Este miércoles ha trascendido la muerte de Josep Pujol Codina, químico, empleado de Bimbo jubilado e inventor del popular pastelito Pantera Rosa. El creador del pecado alimentario más temido por los padres bio-healthy-veggie falleció el pasado viernes en Castellar del Vallès (Barcelona). Tenía 87 años.
En este mundo se dan misterios insondables. Lo sabe bien Iker Jiménez, el presentador de televisión reconvertido en un maestro de la venta de enigmas. Sin embargo, ni él logra dar con una respuesta que aclare el éxito gastronómico de un producto tan singular como la Pantera Rosa. Un bollo de aspecto grasiento y coloreado en un rosa llamativo, una tonalidad sospechosa en la alimentación, tendría, de entrada, todas las papeletas para terminar siendo un fracaso comercial. Que se lo pregunten sino a la Nocilla de fresa. El popular Jiménez, que se atreve a pilotar un artefacto con un nombre tan intimidatorio como La Nave del Misterio, ni se plantea zambullirse en los secretos de la Pantera Rosa y se conforma con colgar un comentario en Twitter reconociendo la perfección de la obra maestra de Josep Pujol: “Gracias por tantos buenos momentos”, le dice.
El suyo es solo uno de los muchos mensajes de reconocimiento que ha acumulado en las últimas horas la Pantera Rosa. Solo quien se ha emocionado alguna vez a la hora de rasgar el plástico que envuelve una Pantera Rosa, para acercar a continuación la nariz al bollo y aspirar su dulce fragancia, será capaz de entender la multitud de elogios que ha merecido Josep Pujol. Una magnífica entrevista que le hizo la emisora RAC1 en marzo de 2017 ayudó a sacar del anonimato a este héroe de la hora de la merienda. “A veces se hacen cosas no demasiado claras”, admitía Josep Pujol, que en 1973 trabajaba en la fábrica Bimbo de Granollers (Barcelona) cuando, harto de que sus jefes le reprocharan la falta de nuevas creaciones, se decidió a experimentar con “seis Bucaneros”, chocolate blanco fundido y un colorante.

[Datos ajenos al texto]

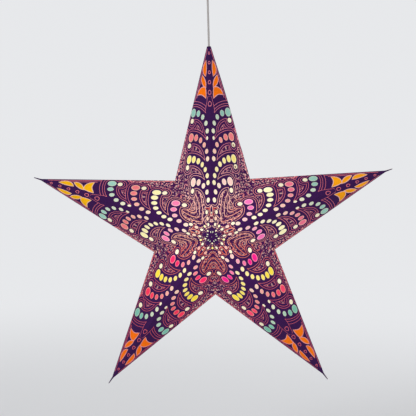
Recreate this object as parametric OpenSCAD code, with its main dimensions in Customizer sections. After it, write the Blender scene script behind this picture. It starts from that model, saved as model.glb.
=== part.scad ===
// Folded paper star lantern, hung by its own cable from a ceiling cup.
// The star stands in the XZ plane, faces -Y and is the same behind. The origin is the middle of
// the face that lies on the ceiling, and all of the lantern hangs below it.

/* [Star] */
// Width of the star from its left tip to its right tip
star_w = 600; // [480:10:720]
// Distance from the star's middle to the notch between two arms
notch_r = 107; // [95:1:125]
// Depth from the middle plane to the front peak or the back peak
peak_d = 95; // [75:1:115]
// Height of the ceiling above the star's top tip
drop_h = 140; // [120:1:170]
// Thickness of the printed paper
paper_t = 0.4; // [0.3:0.05:0.6]
// Width of the glue flaps along the folded edges
flap_w = 12; // [8:1:16]

/* [Arm tips] */
// Length of the pressed strip at the end of each arm but the top one
pinch_l = 16; // [12:1:20]
// How far that strip stands out of the folded point
pinch_out = 8; // [5:1:9]
// Width of the strip where it starts
pinch_w = 3; // [2:0.5:4]
// Width of the strip at its free end
pinch_end_w = 1.2; // [0.8:0.1:1.6]
// How far the top arm's folds would meet beyond its tip, had the tip no hole
top_out = 5; // [3:1:7]

/* [Top arm opening] */
// Distances below the folded point of the two pairs of punched tie holes
tie_drops = [176, 212]; // [140:1:216]
// Distances of the two pairs of holes from the arm's middle
tie_offsets = [36, 39]; // [30:1:40]
// Radius of a punched hole
tie_hole_r = 1; // [0.8:0.1:1.5]
// Radius of the tie string
tie_r = 0.6; // [0.4:0.1:0.7]
// Radius of the knots on the string
knot_r = 1.7; // [1.6:0.1:2.4]
// Gap along the edge that is tied and not glued
slit_w = 0.3; // [0.2:0.05:0.5]

/* [Cable] */
// Diameter of the cable
cable_d = 3.3; // [2.8:0.1:4]
// Gap round the cable where it passes through a hole
cable_gap = 0.3; // [0.15:0.05:0.5]
// Radius of the stop that the top arm hangs on
stop_r = 5; // [4:0.5:7]
// Height of the stop
stop_h = 8; // [6:0.5:12]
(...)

La atrevida mezcla engendró “un pastel de color rojizo” que, según confesaba el propio creador, de entrada tenía un aspecto incomestible. Pero, desde aquel momento, el indecoroso pastelito rosado se convirtió en una de las piezas más preciadas de los desayunos escolares de la EGB, una época de barra libre de bollería en los patios de las escuelas, tiempos en los que las marcas no parecían conocer el significado del término light y cuando los envoltorios eran alérgicos al concepto sin azúcar. Que un alumno llevara la mochila cargada de pastelitos industriales merecía la misma reacción docente que otro que se presentara en la clase de manualidades con las afiladísimas tijeras de la peluquería de su madre: cero reproches.
Cuando las escuelas consideraron que la bollería no era lo más aconsejable para la salud de los escolares, sin intervenir, en cambio, en las flautas de chorizo, de salchichón o de mortadela serigrafiada con la cara de Mickey Mouse, la Pantera Rosa se transformó en un producto afterhours, de horario extraescolar.
Las propiedades nutritivas del pastelito rosado seguramente son inversamente proporcionales a su capacidad para atascar arterias, pero su aroma embriagador y la punzada de satisfacción culpable que provoca un mordisco a su tiernísimo lomo han ayudado a perpetuar el éxito de la Pantera Rosa. Siempre habrá paladares osados dispuestos a afirmar que es preferible el Bollycao, el Phoskito, el Tigretton o, incluso, hasta el inclasificable Bony. Pero ya lo decía Josep Pujol durante la entrevista que concedió en la radio: “Hay gustos para todo”.